In light of the symposium’s focus on theorizing the experience of trans and gender nonconforming (TGNC) young people, this paper examines how young TGNC people experience the passing of time while taking up space in urban spaces. This study focuses on the ways in which TGNC youth, especially those who are homeless or transitionally housed, occupy and navigate through the city and the structures, affects, land, and bodies that comprise it. Such attention centers on the ways in which youth are making sense and developing knowledge about themselves and aspects of the city around them. Inspired by Kathleen Stewart’s (2016) concept of “worlding writing” this paper focuses on ways to “build concepts that make it possible to venture out into the life from which they emerge…” (p. 96). This involves taking into account youth’s own meaning in their accounts of their actions during their daily lives, the ways in which they occupy space, and the manners with which they relate to people around them.
To enact this theorizing, this paper explores the experiences of TGNC youth by pulling from a mobile ethnographic study of the everyday experiences of youth in New York City. Through mobile interviews—called go-alongs (Kusenbach, 2003)—the study moved and talked with youth as they went about their daily routines. The intention was to journey with youth as they navigated their everyday lives in order to gain new perspectives into the challenges and opportunities they faced in moving through and amidst the currents and flows of the city. However, for many of the homeless participants, especially those who lived in shelters, most of the go-alongs were almost exclusively stationary. Instead of navigating between home, school, and work, these go-alongs took place sitting still in public libraries, computer labs, city parks, and other outdoor public spaces. These youth often spent 12 hours per day wandering the city while their shelters were closed during the day, forcing them to finds ways and spaces to spend their time.

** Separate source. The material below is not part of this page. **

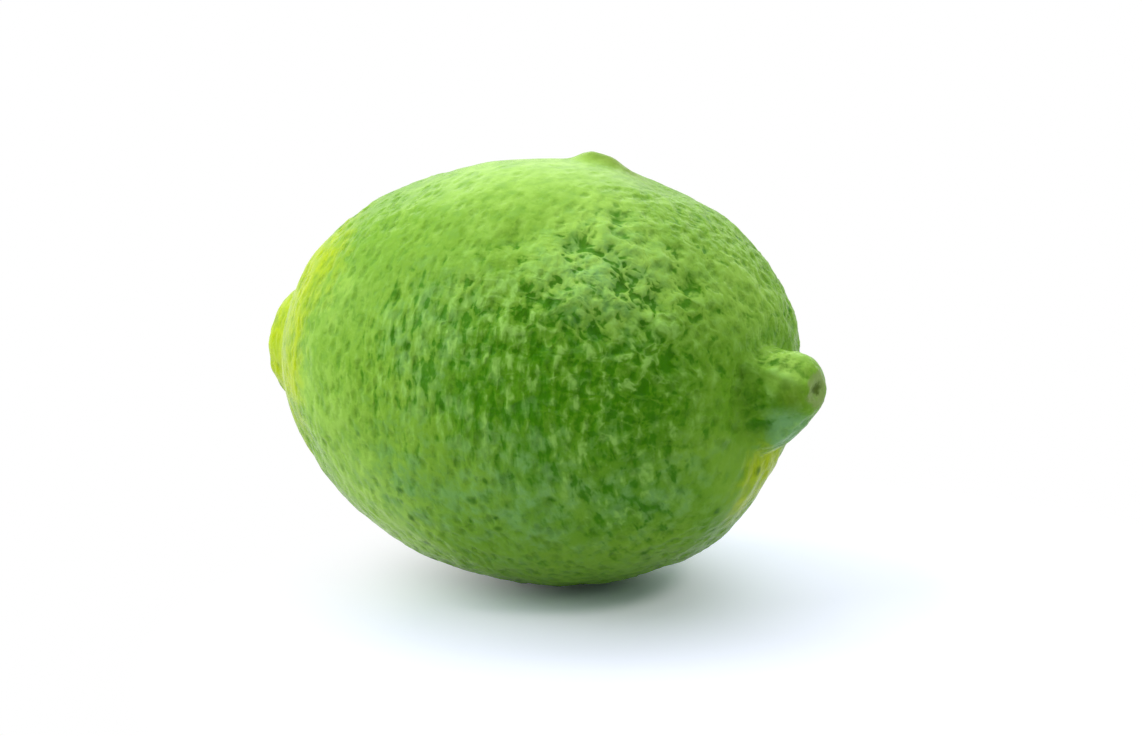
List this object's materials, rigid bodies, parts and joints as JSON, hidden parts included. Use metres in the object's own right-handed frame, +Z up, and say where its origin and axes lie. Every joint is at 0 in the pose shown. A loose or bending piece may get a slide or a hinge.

This paper, then, offers a reflection of the experiences of TGNC youth with a tenuous relationship to the concept of “home” as they pass time and take up space in the city. This is especially important for TGNC youth, whose daylong journeys are mitigated with the pressures of maintaining a gender presentation as they interact with government agencies, police, transit workers, school officials, and passersby in social service offices, public spaces, libraries, parks, and public restrooms. The paper considers how TGNC youth resist and avoid normative conceptions about time, space, and growing up by examining how youth utilize and embody certain places in the city in ways that stand counter to the ways they are intended to be used. It positions TGNC youths’ experiences with the city as a form of knowledge production by centralizing the ways in which youth are shaped by the city flowing around them and the ways in which they shape the city in return.